During March 2018, we entered into a restructuring term sheet with the Bloom Lake Group and the Wabush Group that documents the proposed terms of a plan of compromise or arrangement in the CCAA proceedings to be sponsored by us as negotiated between us and the Monitor. By order of the Québec Superior Court of Justice (Commercial Division) (the “Court”) dated April 20, 2018, the Bloom Lake Group and the Wabush Group were authorized to file a joint plan of compromise and arrangement dated April 16, 2018 (the “Original Plan”). Following discussions with various stakeholder groups, the Original Plan was amended by order of the Court dated May 18, 2018. The Bloom Lake Group and the Wabush Group were authorized to file the amended and restated joint plan of compromise and arrangement dated May 16, 2018 (as same may be further amended from time to time, the “Amended Plan”). The Amended Plan was approved by the required majorities of each unsecured creditor class and was sanctioned by the Court by order dated June 29, 2018 (the “Sanction Order”). In addition, the Bloom Lake Group and the Wabush Group brought a motion before the Court on July 30, 2018 seeking to make further amendments to the Amended Plan to address the manner in which certain distributions under the Amended Plan will be effected.

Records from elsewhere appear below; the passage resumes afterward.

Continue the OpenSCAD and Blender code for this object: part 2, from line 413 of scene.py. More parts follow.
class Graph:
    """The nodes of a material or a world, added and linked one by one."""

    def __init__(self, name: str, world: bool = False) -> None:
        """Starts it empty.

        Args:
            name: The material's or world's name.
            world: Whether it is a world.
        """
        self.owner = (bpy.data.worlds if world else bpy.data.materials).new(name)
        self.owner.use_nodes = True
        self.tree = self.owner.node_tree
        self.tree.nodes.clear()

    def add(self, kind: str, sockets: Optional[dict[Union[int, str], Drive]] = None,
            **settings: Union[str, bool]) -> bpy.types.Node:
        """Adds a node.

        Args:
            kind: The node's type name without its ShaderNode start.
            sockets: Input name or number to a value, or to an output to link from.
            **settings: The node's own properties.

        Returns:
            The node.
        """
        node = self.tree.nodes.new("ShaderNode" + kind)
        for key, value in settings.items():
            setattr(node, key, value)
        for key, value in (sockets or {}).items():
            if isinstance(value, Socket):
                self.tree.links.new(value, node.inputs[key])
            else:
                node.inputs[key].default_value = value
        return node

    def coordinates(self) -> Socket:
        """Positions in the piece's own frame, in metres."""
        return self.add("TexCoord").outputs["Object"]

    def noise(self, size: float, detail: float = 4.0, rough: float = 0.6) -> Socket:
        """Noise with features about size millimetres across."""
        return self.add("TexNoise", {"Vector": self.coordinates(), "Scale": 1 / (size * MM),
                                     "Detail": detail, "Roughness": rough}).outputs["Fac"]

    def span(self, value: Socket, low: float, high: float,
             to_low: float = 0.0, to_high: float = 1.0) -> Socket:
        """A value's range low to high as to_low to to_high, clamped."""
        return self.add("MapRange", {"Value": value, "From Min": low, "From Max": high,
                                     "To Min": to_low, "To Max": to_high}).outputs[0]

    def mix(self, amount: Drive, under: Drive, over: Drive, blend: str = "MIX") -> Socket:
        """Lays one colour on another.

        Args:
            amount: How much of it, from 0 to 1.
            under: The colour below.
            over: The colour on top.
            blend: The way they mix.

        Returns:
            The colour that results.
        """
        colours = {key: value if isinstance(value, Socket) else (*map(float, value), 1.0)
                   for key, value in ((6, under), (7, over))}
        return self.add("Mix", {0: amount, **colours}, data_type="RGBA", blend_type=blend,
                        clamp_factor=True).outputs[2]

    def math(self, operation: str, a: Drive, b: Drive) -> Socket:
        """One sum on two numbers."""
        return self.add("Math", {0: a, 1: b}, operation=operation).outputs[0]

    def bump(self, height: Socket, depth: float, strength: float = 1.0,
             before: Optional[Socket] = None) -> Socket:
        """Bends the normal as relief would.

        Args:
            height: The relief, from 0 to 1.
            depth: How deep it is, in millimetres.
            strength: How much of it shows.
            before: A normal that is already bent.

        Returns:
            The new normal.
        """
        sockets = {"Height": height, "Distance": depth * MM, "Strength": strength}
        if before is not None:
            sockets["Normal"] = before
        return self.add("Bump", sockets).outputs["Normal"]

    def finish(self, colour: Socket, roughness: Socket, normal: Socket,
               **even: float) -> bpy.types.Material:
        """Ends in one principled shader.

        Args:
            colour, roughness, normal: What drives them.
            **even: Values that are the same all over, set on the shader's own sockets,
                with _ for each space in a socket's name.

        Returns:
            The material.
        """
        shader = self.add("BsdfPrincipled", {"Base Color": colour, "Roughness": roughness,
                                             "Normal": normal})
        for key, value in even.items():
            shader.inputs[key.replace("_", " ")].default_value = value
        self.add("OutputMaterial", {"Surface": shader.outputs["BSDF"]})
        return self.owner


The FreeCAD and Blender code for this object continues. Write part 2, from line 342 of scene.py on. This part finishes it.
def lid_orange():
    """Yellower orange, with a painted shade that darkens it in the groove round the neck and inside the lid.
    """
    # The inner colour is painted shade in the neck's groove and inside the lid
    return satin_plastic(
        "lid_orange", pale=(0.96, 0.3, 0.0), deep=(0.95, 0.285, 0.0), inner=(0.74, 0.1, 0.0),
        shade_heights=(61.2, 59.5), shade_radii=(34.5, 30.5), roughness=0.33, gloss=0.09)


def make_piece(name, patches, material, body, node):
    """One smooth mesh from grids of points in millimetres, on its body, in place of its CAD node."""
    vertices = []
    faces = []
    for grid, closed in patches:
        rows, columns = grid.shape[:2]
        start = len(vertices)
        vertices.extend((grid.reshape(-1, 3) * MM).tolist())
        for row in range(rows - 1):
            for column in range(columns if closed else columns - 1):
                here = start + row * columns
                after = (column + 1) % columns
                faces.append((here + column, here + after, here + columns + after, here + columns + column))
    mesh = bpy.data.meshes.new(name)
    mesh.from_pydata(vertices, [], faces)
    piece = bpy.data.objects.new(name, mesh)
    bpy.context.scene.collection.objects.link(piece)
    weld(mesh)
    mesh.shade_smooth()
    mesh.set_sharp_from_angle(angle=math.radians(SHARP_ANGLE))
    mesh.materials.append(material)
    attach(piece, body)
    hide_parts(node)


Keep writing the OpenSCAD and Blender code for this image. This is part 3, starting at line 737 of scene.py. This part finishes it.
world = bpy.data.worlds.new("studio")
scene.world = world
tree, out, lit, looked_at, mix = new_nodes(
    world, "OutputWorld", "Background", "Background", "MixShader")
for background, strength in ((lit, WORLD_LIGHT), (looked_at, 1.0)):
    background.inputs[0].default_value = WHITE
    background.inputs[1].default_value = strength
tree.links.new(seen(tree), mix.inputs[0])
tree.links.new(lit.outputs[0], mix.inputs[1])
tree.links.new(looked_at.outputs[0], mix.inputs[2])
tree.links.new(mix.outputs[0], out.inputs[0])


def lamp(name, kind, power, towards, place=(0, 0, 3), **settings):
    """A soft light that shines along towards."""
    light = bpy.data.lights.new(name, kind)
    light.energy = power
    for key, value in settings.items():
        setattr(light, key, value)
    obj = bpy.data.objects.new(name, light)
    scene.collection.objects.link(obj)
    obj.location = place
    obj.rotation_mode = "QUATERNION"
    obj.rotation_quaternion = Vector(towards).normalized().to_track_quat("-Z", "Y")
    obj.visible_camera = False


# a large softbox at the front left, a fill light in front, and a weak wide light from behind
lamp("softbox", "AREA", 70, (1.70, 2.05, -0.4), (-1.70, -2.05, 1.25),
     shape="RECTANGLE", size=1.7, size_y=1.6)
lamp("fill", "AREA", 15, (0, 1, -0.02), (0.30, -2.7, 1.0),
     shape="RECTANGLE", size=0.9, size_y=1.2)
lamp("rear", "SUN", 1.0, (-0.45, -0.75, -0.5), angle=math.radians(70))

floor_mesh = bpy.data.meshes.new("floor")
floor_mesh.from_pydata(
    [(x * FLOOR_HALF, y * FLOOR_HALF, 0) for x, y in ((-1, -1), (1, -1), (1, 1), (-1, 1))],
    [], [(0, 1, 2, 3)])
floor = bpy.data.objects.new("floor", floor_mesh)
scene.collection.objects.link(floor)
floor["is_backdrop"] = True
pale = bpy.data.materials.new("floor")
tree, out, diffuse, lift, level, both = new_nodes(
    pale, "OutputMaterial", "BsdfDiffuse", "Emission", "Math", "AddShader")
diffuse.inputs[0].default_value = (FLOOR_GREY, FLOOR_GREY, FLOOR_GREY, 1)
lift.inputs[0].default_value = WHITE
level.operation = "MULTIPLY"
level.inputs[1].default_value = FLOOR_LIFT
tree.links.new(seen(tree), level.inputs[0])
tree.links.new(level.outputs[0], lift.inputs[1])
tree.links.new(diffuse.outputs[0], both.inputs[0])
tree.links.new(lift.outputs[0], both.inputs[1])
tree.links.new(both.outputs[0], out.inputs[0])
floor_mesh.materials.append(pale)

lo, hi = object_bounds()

On July 31, 2018, the conditions precedent to the implementation of the Amended Plan were satisfied and the Amended Plan was implemented.
Under the terms of the Amended Plan, we and certain of our wholly-owned subsidiaries made a C$19.0 million cash contribution to the Wabush Group pension plans and will contribute into the CCAA estate any remaining distributions or payments we may be entitled to receive as creditors of the Bloom Lake Group and the Wabush Group for distribution to other creditors. The Original Plan did not resolve certain employee claims asserted against us and certain of our affiliates outside of the CCAA proceedings. The Amended Plan resolved those employee claims, all claims by the Bloom Lake Group, the Wabush Group and their respective creditors against us as well as all of our claims against the Bloom Lake Group and the Wabush Group.